What to watch next from Reabold Resources, Zenith Energy and Daybreak Oil and Gas
The next announcement is the one that matters. Investors should watch for any update on whether Zenith moves from evaluation to a firm acquisition agreement, and if so, at what price.
After that, the crucial question becomes what Reabold plans to do with any proceeds. The company has already told the market it balances asset sale proceeds between shareholder returns and reinvestment, so that allocation decision would say a lot about management’s priorities and confidence in the rest of the portfolio.
There is also the possibility that nothing happens. If exclusivity expires without a transaction, the market may end up viewing this as interesting but inconclusive. That is why this RNS is worth noting, but not worth overhyping.
Bottom line on the Reabold Resources and Zenith Energy exclusivity agreement
Reabold has opened the door to a possible sale of its approximately 42% stake in Daybreak Oil and Gas by giving Zenith Energy exclusivity to evaluate the acquisition.
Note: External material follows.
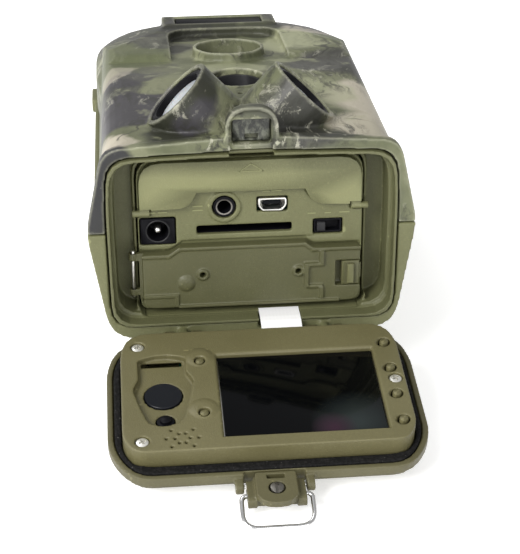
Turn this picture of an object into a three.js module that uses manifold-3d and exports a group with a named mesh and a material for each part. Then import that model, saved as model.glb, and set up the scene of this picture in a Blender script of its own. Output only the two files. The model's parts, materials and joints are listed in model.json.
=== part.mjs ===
// Trail camera lying on its back, with its bottom door open. Millimetres, +Z up out of the lens face.
// X runs across the body, +Y towards the top end, and the door opens towards -Y.
// The origin is the middle of the strap bracket's resting face.
import * as THREE from "three";
import { mergeVertices } from "three/addons/utils/BufferGeometryUtils.js";
import Module from "manifold-3d";

const wasm = await Module();
wasm.setup();

// ---- Driving dimensions ----
const gap = 0.3; // clearance between touching pieces
const length = 140.5; // body, rim to top end
const halfWidth = 43.9; // widest half-width, at the rim
const partingZ = 31.5; // height of the joint between the two shells
const rimDepth = 3.6; // how far the flared rim runs along Y
const bodyLift = 15; // height of the back shell over the bracket's resting face
const bracket = { halfWidth: 22, near: 14, far: 104, plate: 4.5, foot: 16 };
const faceY = 5.7; // plane of the upper battery cover inside the recess
const lowerFace = 4.9; // plane of the lower cover, which stands prouder
const stripY = 7.4; // plane of the connector strip
const hinge = { y: -2.4, z: 0.9, radius: 2, pin: 0.8 };
const doorTilt = 10; // degrees below level at rest
const panelTop = 5.7; // door's raised panel over the hinge axis
const gasketTop = 1.3;
const shellFloor = -3.1; // door's outer face under the hinge axis
const latchPivot = { v: 57, w: -1.5 };
const bailPivot = { v: 60.6, w: -0.9 };
const bailDrop = 17; // degrees that the bail hangs under the lever at rest
const wireRadius = 0.6;
const horn = { leftX: -18.9, rightX: 16, y: 19.5, z: 63, radius: 10.8, bore: 9.4, depth: 20 };
const hornFacing = new THREE.Vector3(0.69, 0.04, 0.72).normalize();
const pir = { y: 51, top: 55.6, radius: 7.7 };
const lens = { y: 86.3, top: 54.4, radius: 10.9, bore: 9.9, lean: 0.087 };
const irWindow = { halfWidth: 14.4, near: 120.8, far: 131 };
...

That is strategically relevant because Reabold is an investment-led energy company and monetisation is part of its playbook.
But this is still early-stage. The price is not disclosed, the timing is not disclosed, and a completed deal is not disclosed. For now, this is a credible sign of interest in a material holding, and that is encouraging, but investors will need a lot more detail before they can judge whether it is genuinely value accretive.